CAZymes in the H. marmoreus genome and the 69 reference genomes were identified by combining dbCAN, BLASTp, and Pfam domain predictions. The dbCAN 5.0 database [58] was searched using hmmscan [59] with default options, and the result was parsed using a script (http://cys.bios.niu.edu/dbCAN/download/hmmscan-parser.sh). BLASTp was run against CAZyme protein sequences download from dbCAN (http://cys.bios.niu.edu/dbCAN/download/CAZyDB.03172015.fa) with an E-value cutoff of 1e − 10. For Pfam domain prediction, we ran InterProScan 5.25–64.0 [60] against the Pfam 31.0 database and extracted CAZyme domain-containing proteins. Pfam-A.full data was used to obtain Pfam domains associated with CAZymes. We annotated CAZymes when they were predicted identically by more than two methods and added Pfam and dbCAN-only predicted CAZymes after manual curation. Enriched or depleted CAZymes were estimated using Fisher’s exact test from the Python Scipy package (https://www.scipy.org/).

Search for hypsin and marmorin

The N-terminal sequences of hypsin and marmorin, namely “ITFQGDLDARQQVITNADTRRKRDVRAA” and “AEGTLLGSRATCESGNSMY,” respectively, were retrieved from previous publications [5, 6]. BLASTp was used against all protein sequences. We also ran tBLASTn against the assembled transcripts and genome assembly for unannotated genes.

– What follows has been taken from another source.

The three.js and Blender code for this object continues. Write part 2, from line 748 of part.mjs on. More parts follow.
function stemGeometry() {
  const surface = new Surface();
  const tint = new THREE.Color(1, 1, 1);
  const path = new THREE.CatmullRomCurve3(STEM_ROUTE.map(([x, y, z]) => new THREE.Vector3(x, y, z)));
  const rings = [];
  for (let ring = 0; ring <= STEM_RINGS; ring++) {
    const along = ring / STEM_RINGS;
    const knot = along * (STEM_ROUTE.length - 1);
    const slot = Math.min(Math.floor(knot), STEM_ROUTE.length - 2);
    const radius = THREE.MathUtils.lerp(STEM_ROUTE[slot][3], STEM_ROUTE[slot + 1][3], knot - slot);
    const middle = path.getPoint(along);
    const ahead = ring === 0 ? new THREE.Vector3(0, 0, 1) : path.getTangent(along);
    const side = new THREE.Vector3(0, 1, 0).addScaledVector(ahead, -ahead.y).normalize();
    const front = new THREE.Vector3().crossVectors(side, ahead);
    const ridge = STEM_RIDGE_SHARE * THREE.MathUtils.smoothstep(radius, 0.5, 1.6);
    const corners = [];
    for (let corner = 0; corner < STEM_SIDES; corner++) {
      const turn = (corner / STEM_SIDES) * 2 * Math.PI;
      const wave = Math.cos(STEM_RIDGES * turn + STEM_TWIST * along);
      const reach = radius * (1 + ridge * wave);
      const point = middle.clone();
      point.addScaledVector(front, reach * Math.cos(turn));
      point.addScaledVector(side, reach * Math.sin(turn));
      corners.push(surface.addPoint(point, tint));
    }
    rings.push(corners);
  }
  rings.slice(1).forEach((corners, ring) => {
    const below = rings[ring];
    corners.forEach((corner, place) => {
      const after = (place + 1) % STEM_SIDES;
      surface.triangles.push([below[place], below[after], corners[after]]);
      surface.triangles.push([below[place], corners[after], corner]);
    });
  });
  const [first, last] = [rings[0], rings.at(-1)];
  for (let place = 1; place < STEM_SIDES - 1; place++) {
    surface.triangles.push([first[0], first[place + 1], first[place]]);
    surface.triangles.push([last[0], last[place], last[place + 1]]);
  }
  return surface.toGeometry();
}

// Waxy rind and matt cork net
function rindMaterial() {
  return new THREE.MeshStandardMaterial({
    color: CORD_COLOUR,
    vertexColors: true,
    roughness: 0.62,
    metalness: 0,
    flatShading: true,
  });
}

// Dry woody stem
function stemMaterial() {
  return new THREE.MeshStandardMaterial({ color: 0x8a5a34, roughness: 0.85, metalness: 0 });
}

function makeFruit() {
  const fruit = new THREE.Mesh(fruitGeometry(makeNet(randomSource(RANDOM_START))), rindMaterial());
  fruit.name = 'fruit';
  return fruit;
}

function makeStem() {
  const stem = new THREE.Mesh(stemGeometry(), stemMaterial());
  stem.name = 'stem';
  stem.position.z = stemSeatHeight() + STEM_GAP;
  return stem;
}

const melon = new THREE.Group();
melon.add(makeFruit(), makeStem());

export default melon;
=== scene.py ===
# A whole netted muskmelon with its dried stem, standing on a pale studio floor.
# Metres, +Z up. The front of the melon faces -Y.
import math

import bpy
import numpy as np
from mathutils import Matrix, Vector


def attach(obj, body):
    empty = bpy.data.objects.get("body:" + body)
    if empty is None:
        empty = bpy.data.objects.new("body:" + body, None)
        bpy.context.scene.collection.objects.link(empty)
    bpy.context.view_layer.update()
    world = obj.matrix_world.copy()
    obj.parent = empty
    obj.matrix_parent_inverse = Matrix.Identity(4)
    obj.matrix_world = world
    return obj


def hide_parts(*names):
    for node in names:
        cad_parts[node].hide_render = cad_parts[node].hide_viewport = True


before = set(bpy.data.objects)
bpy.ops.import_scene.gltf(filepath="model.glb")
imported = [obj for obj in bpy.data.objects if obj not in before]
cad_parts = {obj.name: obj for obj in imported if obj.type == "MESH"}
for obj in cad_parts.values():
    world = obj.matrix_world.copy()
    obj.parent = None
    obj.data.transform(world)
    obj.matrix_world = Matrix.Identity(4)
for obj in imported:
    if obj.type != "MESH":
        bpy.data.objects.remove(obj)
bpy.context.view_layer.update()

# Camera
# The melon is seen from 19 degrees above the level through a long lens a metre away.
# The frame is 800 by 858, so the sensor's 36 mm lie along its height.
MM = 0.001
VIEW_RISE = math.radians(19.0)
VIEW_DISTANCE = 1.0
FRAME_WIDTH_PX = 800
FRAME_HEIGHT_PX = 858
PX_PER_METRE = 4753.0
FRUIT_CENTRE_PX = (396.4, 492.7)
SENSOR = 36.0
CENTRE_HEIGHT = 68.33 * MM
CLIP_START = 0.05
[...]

Predicting secondary metabolism genes

AntiSMASH 4.0.1 [61] was used to predict secondary metabolism genes in the genomes. The annotation of secondary metabolism genes was based on Pfam notation as follows: cytochrome P450, PF00067; glucan synthase, PF02364, PF03935, and PF14288; and transporters, PF07690 and PF00005. To obtain the terpene synthase genes of 70 Agaricomycetes genomes, we selected an ortholog group in which known terpene synthase genes (Cop1–5 genes) are included. The ortholog groups were estimated using OrthoFinder 1.0.6 [55]. The group contained 759 gene members. Seventeen incomplete genes (not starting with methionine) were excluded. The resulting 742 genes were used to build a gene tree using Mafft 7.273 [62] and FastTree 2.1.3 [63] for sequence alignment and tree building, respectively.